◆ Dataset content:
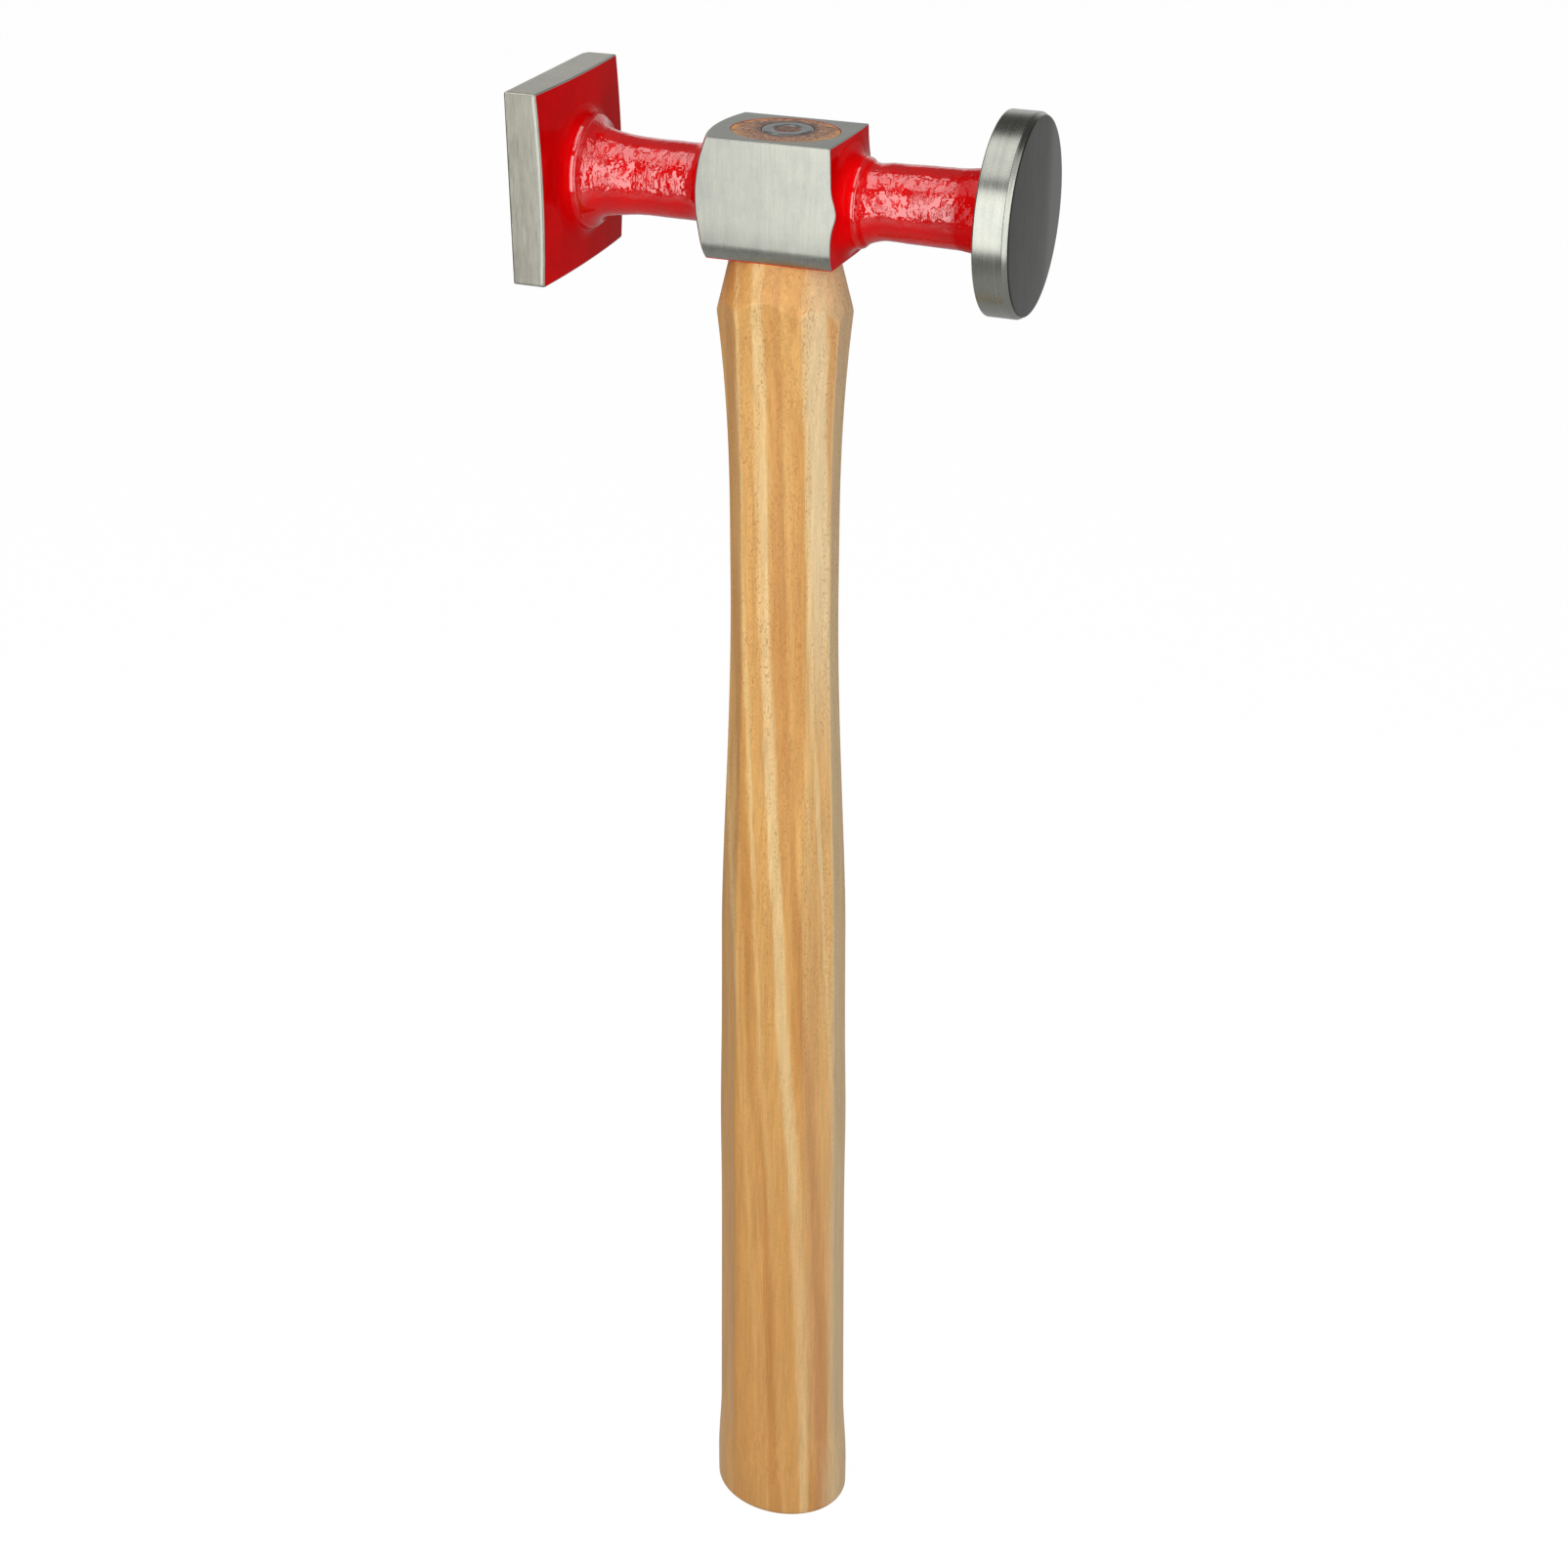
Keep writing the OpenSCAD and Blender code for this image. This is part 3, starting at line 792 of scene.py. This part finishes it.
def forged_roughness(f, gloss, normal):
    """Lumps, grooves that run round the necks, pits, and dull spots between them."""
    x, _, _ = f.millimetres()
    _, _, nz = f.facing()
    reach = f.math("ABSOLUTE", x)
    # The middle of each neck, and less of it on top and underneath
    middle = f.times(f.remap(reach, 17.4, 19.4, 0.2, 1.0), f.remap(reach, 42.4, 39.5, 0.12, 1.0),
                     f.remap(nz, -0.35, -0.05, 0.2, 1.0), f.remap(nz, 0.97, 0.88, 0.2, 1.0))
    patch = f.times(middle, f.remap(f.noise(f.place, 2.6, 2.0), 0.38, 0.58))
    lumps = f.noise(f.scaled(0.8, 1, 1), 2.3, 2.0)
    normal = f.bump(f.times(lumps, middle), 0.23, normal)
    grooves = f.noise(f.scaled(1, 0.25, 0.25), 0.5, 2.0, 0.6)
    normal = f.bump(f.times(grooves, patch), 0.18, normal)
    pits = f.remap(f.noise(f.place, 0.55, 2.0, 0.6), 0.45, 0.75)
    normal = f.bump(f.times(pits, patch), 0.03, normal)
    # Less lacquer reached the underside, so it is less glossy there
    gloss = f.remap(nz, -0.4, -0.15, 0.1, gloss)
    # Dull spots between the grooves, and dull rings beside the collar and the disc
    spots = f.remap(f.noise(f.scaled(1, 0.6, 0.6), 1.6, 3.0, 0.65), 0.40, 0.46, 0.15, 1.0)
    spots = f.mix(middle, (1, 1, 1, 1), spots)
    by_collar = f.remap(f.away(x, 18.4), 0.25, 0.6, 0.12, 1.0)
    by_disc = f.remap(x, 36.8, 38.4, 1.0, 0.15)
    return f.times(gloss, spots, by_collar, by_disc), normal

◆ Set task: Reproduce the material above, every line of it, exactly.

◆ Solution to the problem:
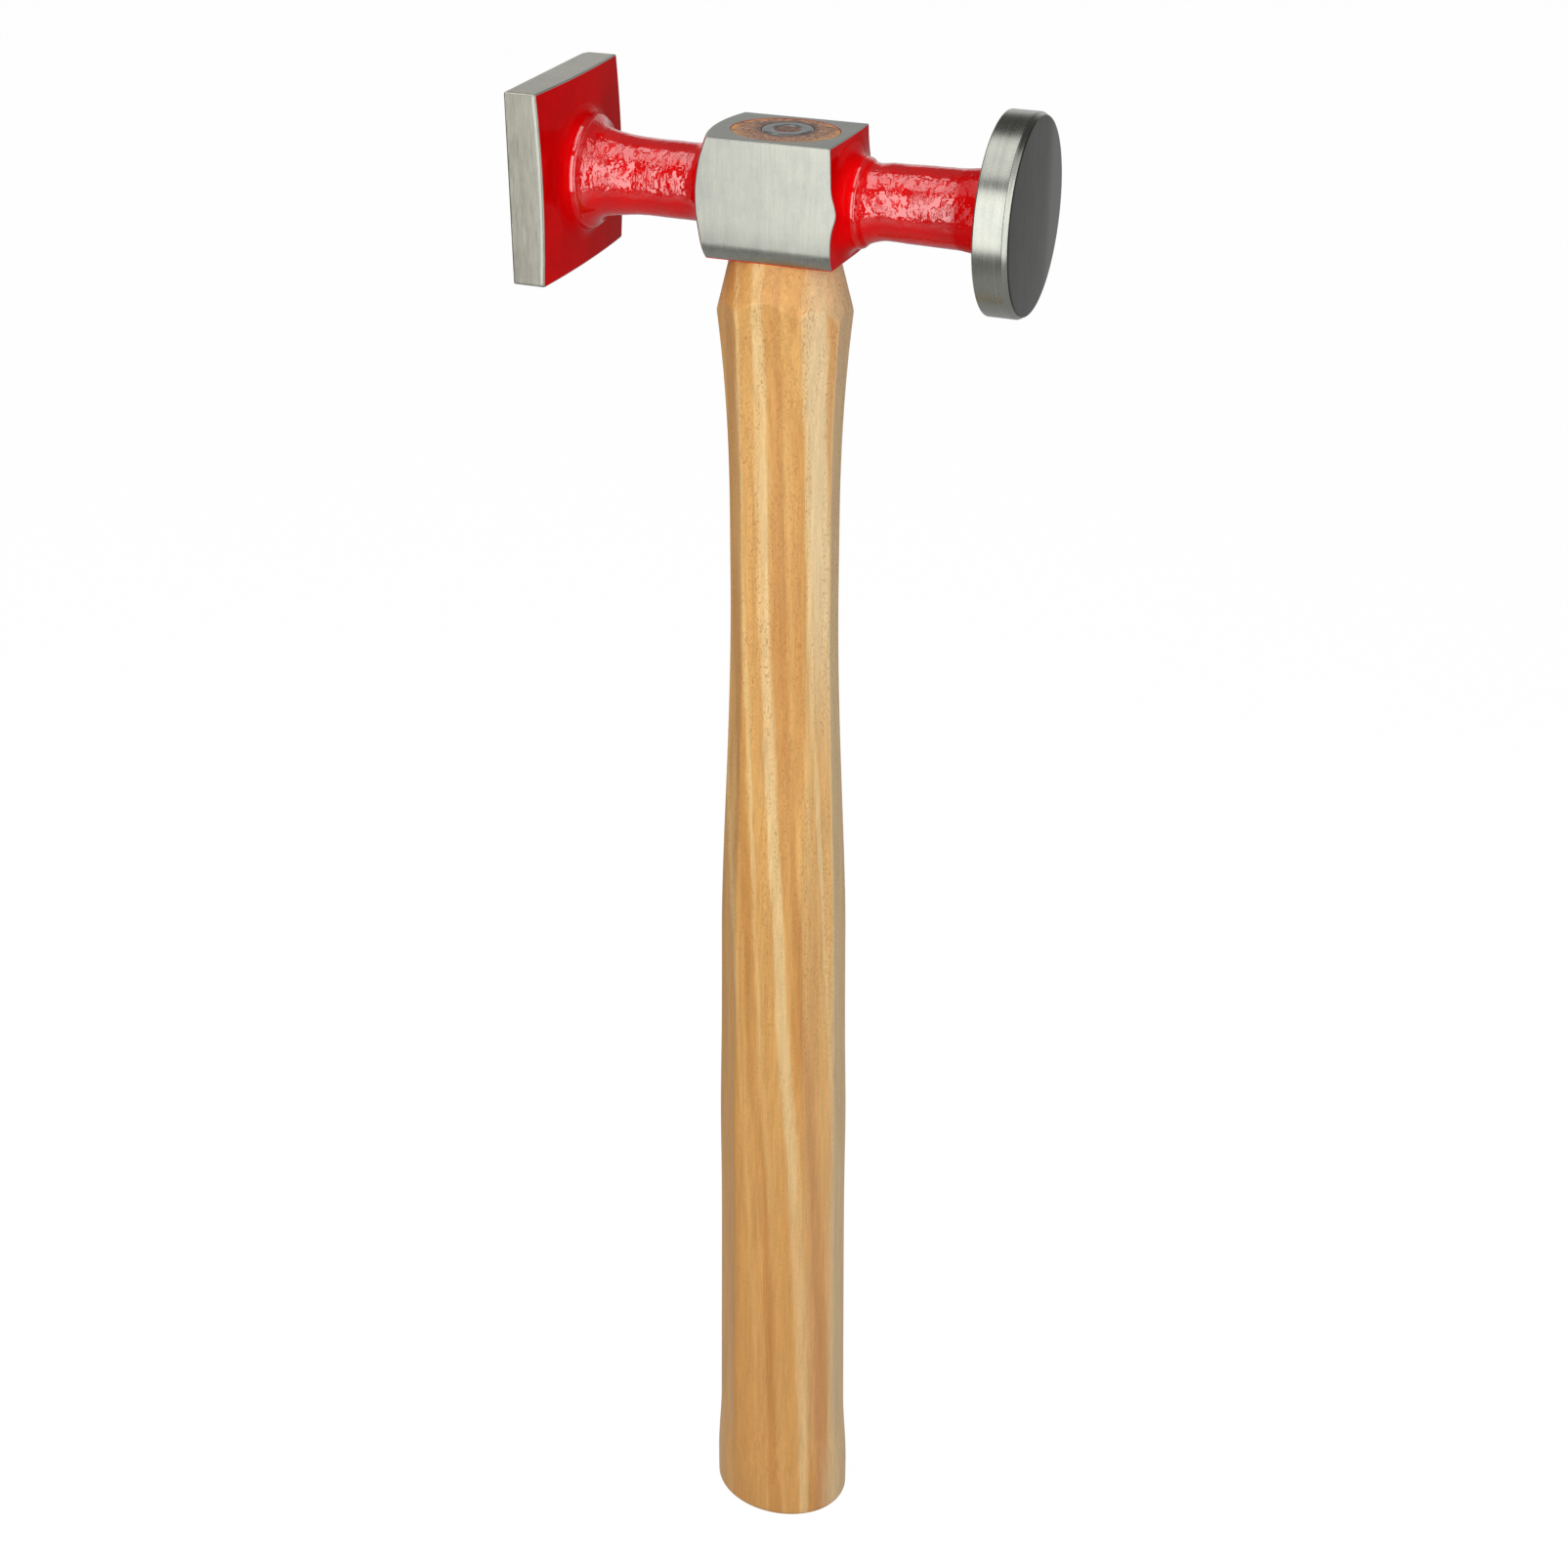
Keep writing the OpenSCAD and Blender code for this image. This is part 3, starting at line 792 of scene.py. This part finishes it.
def forged_roughness(f, gloss, normal):
    """Lumps, grooves that run round the necks, pits, and dull spots between them."""
    x, _, _ = f.millimetres()
    _, _, nz = f.facing()
    reach = f.math("ABSOLUTE", x)
    # The middle of each neck, and less of it on top and underneath
    middle = f.times(f.remap(reach, 17.4, 19.4, 0.2, 1.0), f.remap(reach, 42.4, 39.5, 0.12, 1.0),
                     f.remap(nz, -0.35, -0.05, 0.2, 1.0), f.remap(nz, 0.97, 0.88, 0.2, 1.0))
    patch = f.times(middle, f.remap(f.noise(f.place, 2.6, 2.0), 0.38, 0.58))
    lumps = f.noise(f.scaled(0.8, 1, 1), 2.3, 2.0)
    normal = f.bump(f.times(lumps, middle), 0.23, normal)
    grooves = f.noise(f.scaled(1, 0.25, 0.25), 0.5, 2.0, 0.6)
    normal = f.bump(f.times(grooves, patch), 0.18, normal)
    pits = f.remap(f.noise(f.place, 0.55, 2.0, 0.6), 0.45, 0.75)
    normal = f.bump(f.times(pits, patch), 0.03, normal)
    # Less lacquer reached the underside, so it is less glossy there
    gloss = f.remap(nz, -0.4, -0.15, 0.1, gloss)
    # Dull spots between the grooves, and dull rings beside the collar and the disc
    spots = f.remap(f.noise(f.scaled(1, 0.6, 0.6), 1.6, 3.0, 0.65), 0.40, 0.46, 0.15, 1.0)
    spots = f.mix(middle, (1, 1, 1, 1), spots)
    by_collar = f.remap(f.away(x, 18.4), 0.25, 0.6, 0.12, 1.0)
    by_disc = f.remap(x, 36.8, 38.4, 1.0, 0.15)
    return f.times(gloss, spots, by_collar, by_disc), normal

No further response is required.